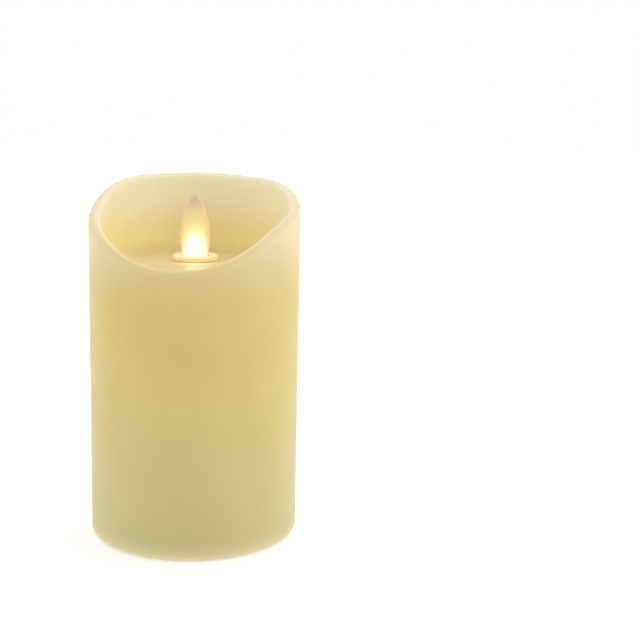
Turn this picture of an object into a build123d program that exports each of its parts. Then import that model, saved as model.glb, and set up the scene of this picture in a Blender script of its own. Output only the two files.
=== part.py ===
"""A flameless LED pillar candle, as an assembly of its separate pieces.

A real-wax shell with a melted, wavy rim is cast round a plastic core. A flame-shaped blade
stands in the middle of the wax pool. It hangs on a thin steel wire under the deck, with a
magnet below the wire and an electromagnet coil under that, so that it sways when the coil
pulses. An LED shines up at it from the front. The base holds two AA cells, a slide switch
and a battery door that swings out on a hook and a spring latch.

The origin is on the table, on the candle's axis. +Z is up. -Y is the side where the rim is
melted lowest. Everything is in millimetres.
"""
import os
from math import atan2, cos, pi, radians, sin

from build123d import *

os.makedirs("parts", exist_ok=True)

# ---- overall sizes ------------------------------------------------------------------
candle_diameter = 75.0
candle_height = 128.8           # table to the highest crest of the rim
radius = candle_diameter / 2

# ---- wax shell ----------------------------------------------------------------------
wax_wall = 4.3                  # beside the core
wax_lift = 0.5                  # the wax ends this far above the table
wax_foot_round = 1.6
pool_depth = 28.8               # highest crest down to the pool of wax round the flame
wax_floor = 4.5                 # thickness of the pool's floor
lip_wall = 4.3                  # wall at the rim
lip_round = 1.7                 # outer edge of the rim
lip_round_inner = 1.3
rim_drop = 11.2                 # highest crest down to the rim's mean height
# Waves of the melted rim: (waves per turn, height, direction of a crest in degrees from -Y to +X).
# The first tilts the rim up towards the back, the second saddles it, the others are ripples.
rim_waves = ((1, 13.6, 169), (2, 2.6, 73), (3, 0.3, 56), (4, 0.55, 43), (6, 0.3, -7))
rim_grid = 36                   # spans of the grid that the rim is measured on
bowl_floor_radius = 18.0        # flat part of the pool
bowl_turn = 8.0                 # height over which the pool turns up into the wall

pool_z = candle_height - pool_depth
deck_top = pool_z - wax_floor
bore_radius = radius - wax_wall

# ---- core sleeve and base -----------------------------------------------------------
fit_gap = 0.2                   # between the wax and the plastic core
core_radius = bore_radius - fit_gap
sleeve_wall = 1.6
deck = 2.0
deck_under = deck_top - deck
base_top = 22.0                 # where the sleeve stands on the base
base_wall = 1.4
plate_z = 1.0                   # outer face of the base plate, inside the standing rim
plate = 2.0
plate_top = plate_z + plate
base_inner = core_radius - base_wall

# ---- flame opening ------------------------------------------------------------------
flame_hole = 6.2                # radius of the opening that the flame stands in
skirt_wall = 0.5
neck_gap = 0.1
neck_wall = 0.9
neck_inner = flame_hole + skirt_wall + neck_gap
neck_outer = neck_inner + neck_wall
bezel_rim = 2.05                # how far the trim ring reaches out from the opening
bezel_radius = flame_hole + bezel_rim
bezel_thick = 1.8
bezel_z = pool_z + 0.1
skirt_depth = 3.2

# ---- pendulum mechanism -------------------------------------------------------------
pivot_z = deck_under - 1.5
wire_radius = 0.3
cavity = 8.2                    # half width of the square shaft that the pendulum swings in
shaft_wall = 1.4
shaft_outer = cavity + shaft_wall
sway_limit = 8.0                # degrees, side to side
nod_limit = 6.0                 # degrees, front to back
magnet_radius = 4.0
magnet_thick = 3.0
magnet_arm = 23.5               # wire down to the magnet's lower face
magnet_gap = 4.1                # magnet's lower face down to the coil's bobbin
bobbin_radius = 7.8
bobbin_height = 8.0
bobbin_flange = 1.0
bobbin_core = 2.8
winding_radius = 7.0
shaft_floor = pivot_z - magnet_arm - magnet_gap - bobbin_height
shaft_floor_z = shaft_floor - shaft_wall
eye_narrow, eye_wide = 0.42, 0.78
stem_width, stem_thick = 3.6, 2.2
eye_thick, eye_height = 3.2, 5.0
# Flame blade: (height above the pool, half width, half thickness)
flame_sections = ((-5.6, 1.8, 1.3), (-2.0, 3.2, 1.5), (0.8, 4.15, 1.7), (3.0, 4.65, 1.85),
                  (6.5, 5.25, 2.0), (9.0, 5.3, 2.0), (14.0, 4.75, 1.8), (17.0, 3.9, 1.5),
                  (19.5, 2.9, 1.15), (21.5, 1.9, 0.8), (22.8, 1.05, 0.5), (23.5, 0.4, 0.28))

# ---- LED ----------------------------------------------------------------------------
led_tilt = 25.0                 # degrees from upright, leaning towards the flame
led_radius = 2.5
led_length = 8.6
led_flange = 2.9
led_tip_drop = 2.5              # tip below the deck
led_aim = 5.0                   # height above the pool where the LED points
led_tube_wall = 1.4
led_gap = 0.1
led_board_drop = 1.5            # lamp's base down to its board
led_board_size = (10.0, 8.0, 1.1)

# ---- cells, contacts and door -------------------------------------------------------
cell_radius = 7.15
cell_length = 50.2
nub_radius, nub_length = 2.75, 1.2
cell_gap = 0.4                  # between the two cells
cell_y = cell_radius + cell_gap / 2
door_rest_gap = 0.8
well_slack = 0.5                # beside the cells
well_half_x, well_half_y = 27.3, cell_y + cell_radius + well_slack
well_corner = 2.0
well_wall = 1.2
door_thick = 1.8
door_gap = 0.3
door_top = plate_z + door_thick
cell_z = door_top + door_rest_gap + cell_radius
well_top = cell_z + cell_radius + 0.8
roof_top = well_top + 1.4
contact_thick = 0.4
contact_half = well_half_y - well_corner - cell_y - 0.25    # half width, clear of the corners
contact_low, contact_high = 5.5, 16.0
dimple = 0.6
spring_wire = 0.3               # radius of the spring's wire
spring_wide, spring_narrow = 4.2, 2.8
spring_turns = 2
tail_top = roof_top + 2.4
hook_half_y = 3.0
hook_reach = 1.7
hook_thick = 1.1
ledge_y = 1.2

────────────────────

▸ Work to be completed
Print only the lines that run from the start of the listing to the line bearing "and a battery"; please keep the first line and that last one, exactly as they appear.

▸ Solution for this problem
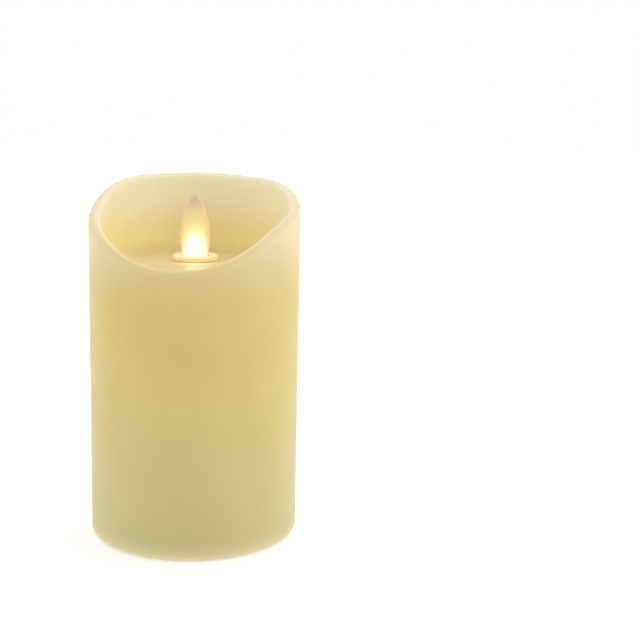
Turn this picture of an object into a build123d program that exports each of its parts. Then import that model, saved as model.glb, and set up the scene of this picture in a Blender script of its own. Output only the two files.
=== part.py ===
"""A flameless LED pillar candle, as an assembly of its separate pieces.

A real-wax shell with a melted, wavy rim is cast round a plastic core. A flame-shaped blade
stands in the middle of the wax pool. It hangs on a thin steel wire under the deck, with a
magnet below the wire and an electromagnet coil under that, so that it sways when the coil
pulses. An LED shines up at it from the front. The base holds two AA cells, a slide switch
and a battery door that swings out on a hook and a spring latch.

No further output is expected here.